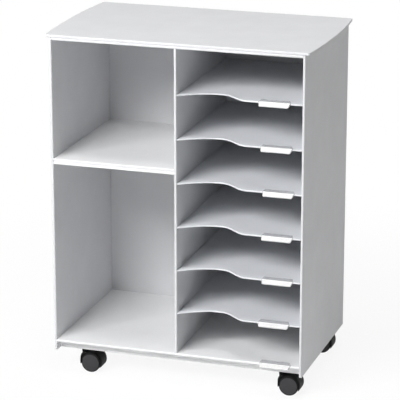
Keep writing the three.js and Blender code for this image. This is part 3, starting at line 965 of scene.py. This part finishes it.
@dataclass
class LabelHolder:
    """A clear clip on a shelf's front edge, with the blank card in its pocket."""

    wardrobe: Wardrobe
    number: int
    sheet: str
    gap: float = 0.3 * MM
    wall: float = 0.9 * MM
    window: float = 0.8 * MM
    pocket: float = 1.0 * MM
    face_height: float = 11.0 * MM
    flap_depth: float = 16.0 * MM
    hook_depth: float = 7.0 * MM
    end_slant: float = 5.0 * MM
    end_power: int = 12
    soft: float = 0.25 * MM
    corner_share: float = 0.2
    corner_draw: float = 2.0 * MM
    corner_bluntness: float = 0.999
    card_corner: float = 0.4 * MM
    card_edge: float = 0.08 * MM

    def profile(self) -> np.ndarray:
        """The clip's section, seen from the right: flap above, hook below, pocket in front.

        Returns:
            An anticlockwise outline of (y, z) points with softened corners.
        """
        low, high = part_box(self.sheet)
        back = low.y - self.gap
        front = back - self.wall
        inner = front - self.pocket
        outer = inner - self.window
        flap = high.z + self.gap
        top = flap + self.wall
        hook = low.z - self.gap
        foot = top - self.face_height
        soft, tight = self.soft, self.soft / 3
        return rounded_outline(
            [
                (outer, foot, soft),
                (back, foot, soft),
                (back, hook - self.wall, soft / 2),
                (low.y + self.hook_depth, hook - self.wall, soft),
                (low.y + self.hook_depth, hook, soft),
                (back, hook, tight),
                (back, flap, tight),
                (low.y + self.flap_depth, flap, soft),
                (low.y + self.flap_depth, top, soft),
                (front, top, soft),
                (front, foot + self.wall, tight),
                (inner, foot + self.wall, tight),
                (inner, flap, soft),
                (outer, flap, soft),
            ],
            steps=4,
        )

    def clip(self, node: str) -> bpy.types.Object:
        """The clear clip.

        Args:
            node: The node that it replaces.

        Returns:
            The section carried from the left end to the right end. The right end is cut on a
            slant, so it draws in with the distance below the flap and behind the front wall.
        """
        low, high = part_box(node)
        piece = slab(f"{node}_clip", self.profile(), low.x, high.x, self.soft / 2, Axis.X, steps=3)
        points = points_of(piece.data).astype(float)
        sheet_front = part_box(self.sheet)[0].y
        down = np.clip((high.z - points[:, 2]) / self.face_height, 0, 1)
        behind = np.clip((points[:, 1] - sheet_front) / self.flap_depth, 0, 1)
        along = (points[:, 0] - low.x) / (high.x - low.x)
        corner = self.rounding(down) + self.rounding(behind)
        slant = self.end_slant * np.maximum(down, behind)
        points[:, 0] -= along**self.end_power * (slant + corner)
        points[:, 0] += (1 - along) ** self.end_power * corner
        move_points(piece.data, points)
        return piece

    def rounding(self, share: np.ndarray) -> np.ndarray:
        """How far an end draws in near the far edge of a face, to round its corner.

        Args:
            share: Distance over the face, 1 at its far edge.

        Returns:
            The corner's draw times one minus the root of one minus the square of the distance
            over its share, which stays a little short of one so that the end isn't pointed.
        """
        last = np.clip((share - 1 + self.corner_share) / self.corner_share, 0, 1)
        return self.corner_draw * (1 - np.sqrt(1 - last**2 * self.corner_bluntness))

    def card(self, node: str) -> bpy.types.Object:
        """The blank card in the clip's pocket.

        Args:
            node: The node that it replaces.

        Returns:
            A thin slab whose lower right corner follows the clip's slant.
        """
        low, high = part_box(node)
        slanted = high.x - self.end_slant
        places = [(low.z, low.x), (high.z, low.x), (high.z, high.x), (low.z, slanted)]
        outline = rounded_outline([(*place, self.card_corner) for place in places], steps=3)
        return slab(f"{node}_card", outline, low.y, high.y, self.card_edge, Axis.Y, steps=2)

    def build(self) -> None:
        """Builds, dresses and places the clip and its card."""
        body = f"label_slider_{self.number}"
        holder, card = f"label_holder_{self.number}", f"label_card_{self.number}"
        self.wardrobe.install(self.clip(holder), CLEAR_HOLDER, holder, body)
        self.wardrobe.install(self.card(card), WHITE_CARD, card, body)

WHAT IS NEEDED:
Emit, unaltered, the lines from the top of the listing down through the line that holds "clear clip on"; emit nothing else.

OUTPUT FOR THIS TASK:
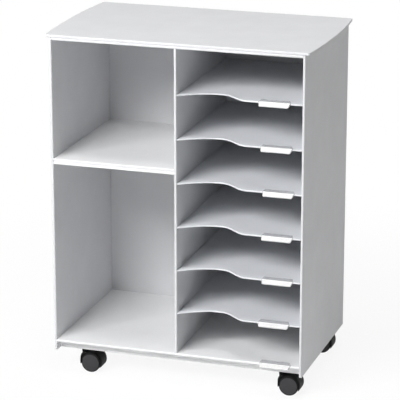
Keep writing the three.js and Blender code for this image. This is part 3, starting at line 965 of scene.py. This part finishes it.
@dataclass
class LabelHolder:
    """A clear clip on a shelf's front edge, with the blank card in its pocket."""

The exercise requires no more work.